The Montebello Mansion, an iconic Rockland County building located at 75 Montebello Road in the Town of Ramapo, has sold for $8 million, according to Rockland County deeds.

The buyer 75 Montebello LLC closed on the building last week. The 34,000-square-foot  building has been leased to Serenity Healthcare Services, Inc., a start-up management company that plans to sublease suites to up to 15 healthcare providers.

“We plan to create a center geared to provide mental health services across many disciplines,” said AY Levenshteyn, CEO of Serenity Health in Suffern. “What we do is buy up spaces, and offer office management including marketing, billing, staffing, and other services so these providers can run their businesses without stress.”

Realtor Scott Milich of the Goldstein Group represented the buyer. Jon Paul Molfetta from Keller Williams represented the seller, Goldberg Montebello LLC.

In 2018, the mansion was listed for $12 million.

Levenshteyn was previously the director of mediation services at Vaad Hadin V’Horaah, an alternative dispute resolution center in New City. The CEO of Serenity Health is also a law student at Fordham University School of Law, according to his LinkedIn page.

Serenity Health is designed to bring several services under one umbrella, a common trend in the healthcare field. The company’s website says “critical services and support we need are often delivered through means that make us dread them.”

Serenity Health, the “master lessee,” who’s rented the entire building, said it plans to allow existing tenants to remain “for now.” “We hope to uplift the community by enhancing this building,” said Levenshteyn. “We understand that it’s an important landmark.”

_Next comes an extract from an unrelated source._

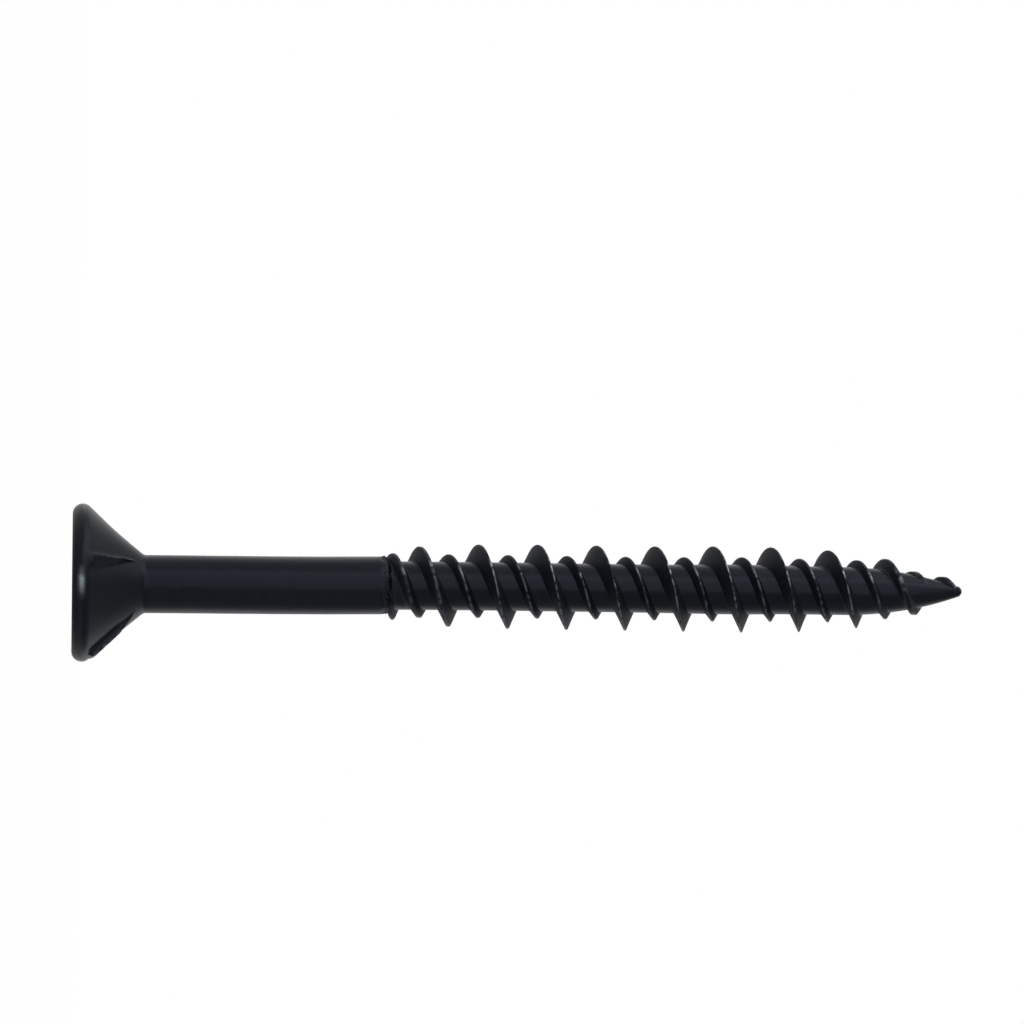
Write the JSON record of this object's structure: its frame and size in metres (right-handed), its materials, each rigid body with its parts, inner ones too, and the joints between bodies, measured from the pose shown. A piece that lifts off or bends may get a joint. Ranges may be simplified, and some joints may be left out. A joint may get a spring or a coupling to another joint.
{
  "type": "flat head wood screw",
  "caption": "Countersunk wood screw with a square drive recess, a plain shank, a high and low thread and a tapered point, black finish.",
  "frame": {"origin": "centre of the head's flat face, which the screw stands on", "axes": "+Z along the axis from the head to the point; X and Y along the sides of the square recess"},
  "size_m": [0.0078, 0.0078, 0.0444],
  "materials": {
    "black_steel": "satin black conversion coating on hardened steel, slightly blue, with a fine grain on the head's face"
  },
  "bodies": {
    "root": {"screw": "black_steel"}
  },
  "joints": []
}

The Georgian-revival Montebello Mansion was built in 1901 as the main residence of a summer estate for financier Thomas Fortune Ryan and his philanthropist wife, Ida Barry Ryan. The Ryans, who had homes on Fifth Avenue in Manhattan and in Washington, D.C., visited their summer estate by a private railroad car, according to “Suffern: Images of America,” authored by historian Craig Long.

The Ryan family enjoyed the “commanding view” of the Ramapo Mountains from the piazza of the estate, which was as vast as 1,000 acres at one point, according to Long’s book. The couple named their property “Montebello,” which means “beautiful mountains” in Italian.

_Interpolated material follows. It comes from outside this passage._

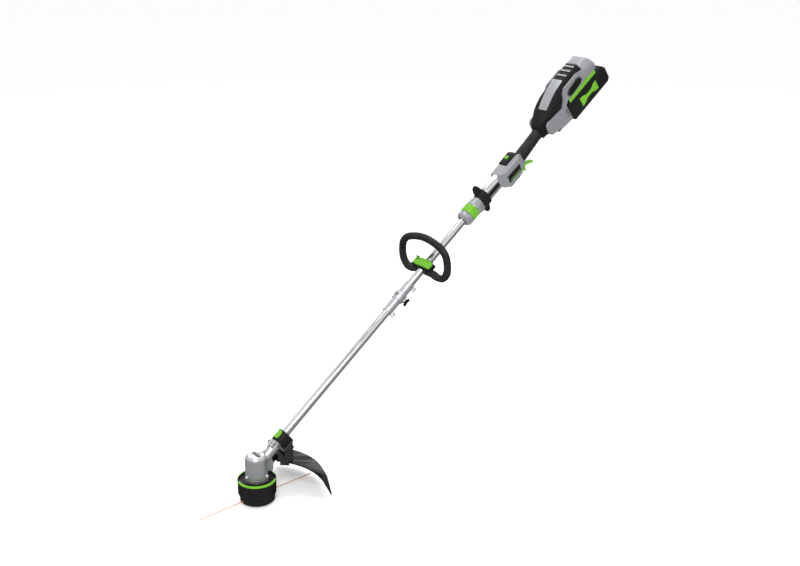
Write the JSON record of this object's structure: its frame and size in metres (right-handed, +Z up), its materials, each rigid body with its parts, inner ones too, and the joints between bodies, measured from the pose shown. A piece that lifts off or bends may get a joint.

Today the mansion sits on nearly five acres. Gary Goldberg bought the mansion in 1984. Goldberg invested $3 million to restore and renovate the 44-room mansion to turn it into an office complex.

The estate changed hands several times since the death of Ida Barry Ryan in 1917. Former owners include the Archdiocese of New York, which purchased the mansion and 180 acres of the Montebello estate in June 1921 to use as a retreat for students of the St. Joseph’s Seminary and College in Yonkers, according to Long.

Phelps Dodge Corp., a copper mining company, also owned the mansion for three decades beginning in the early 1950s.  Long has a long association with the mansion as his father, Henry, now 91, worked as building and grounds superintendent for Phelps Dodge. As a child, Long played on the property, and as a young adult, he had a summer job as a maintenance worker there, according to news reports. Phelps Dodge sold the mansion to Goldberg.

Originally Goldberg owned about 28 acres surrounding the mansion but over time sold off the rest of the property.

A dozen acres located north of the mansion was developed into a single-family-home subdivision on Fortune Way. And the southern 10 acres of the estate became a townhome community, Ryan Mansion Vistas.

In the early 2000s as Goldberg was planning to develop the townhome community, village officials, concerned about the mansion’s future, contemplated a measure to preserve the important piece of local history.

In 2005, the mansion became a “locally designated landmark” as a result of negotiations between the village and Goldberg. Future owners of the property wanting to modify the mansion, would need to appear before the village’s Historic Preservation Commission, which would then make its recommendations to the village board.